- Kinnya Location in Karnataka, India
- Coordinates: 12°46′42″N 74°52′45″E﻿ / ﻿12.7782°N 74.8793°E
- Country: India
- State: Karnataka
- District: Dakshina Kannada

Government
- • Type: Panchayat raj
- • Body: Gram panchayat

Population
- • Total: 6,800

Languages
- • Official: Beary language, Tulu
- Time zone: UTC+5:30 (IST)
- Postal code: 575023
- ISO 3166 code: IN-KA
- Vehicle registration: KA 19
- Website: karnataka.gov.in

= Kinnya =

Kinnya or Kinya is a village in Ullal taluk, Dakshina Kannada district of Karnataka state, India. The ancient Talapady Durga Parameshwari Temple is in this village. The village Kinnya lies near Arabian Sea Shared Border with Thalapady, Kotekar, Naringana And Manjanady Village. Total Population 6800, Native Language is Tulu and some Kannada although there are now a decent amount Beary speaking families living here. It is located 23 km south of Mangalore city.

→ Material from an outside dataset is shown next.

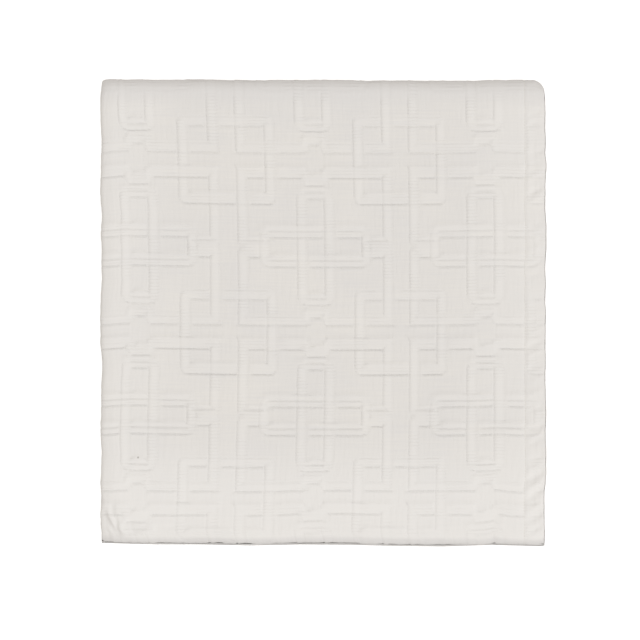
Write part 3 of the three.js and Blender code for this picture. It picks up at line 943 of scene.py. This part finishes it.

In local Tulu language Kinya means small. The Durga Parameshwari Temple was recently renovated in the year 2015. Shree Durga Parameshwari temple is the family deity (Kuladevi) of many people who are the natives of undivided South Canara (South Kanara) District ( now, Dakshina Kannada, Udupi and Kasargod ). The village code is 02699400 as per Karnataka Administrative atlas 2001 published by DCO of Karnataka state. Pincode of Kinya village post office is 575023. There is a Zilla Panchayat Higher Primary school at Kinnya.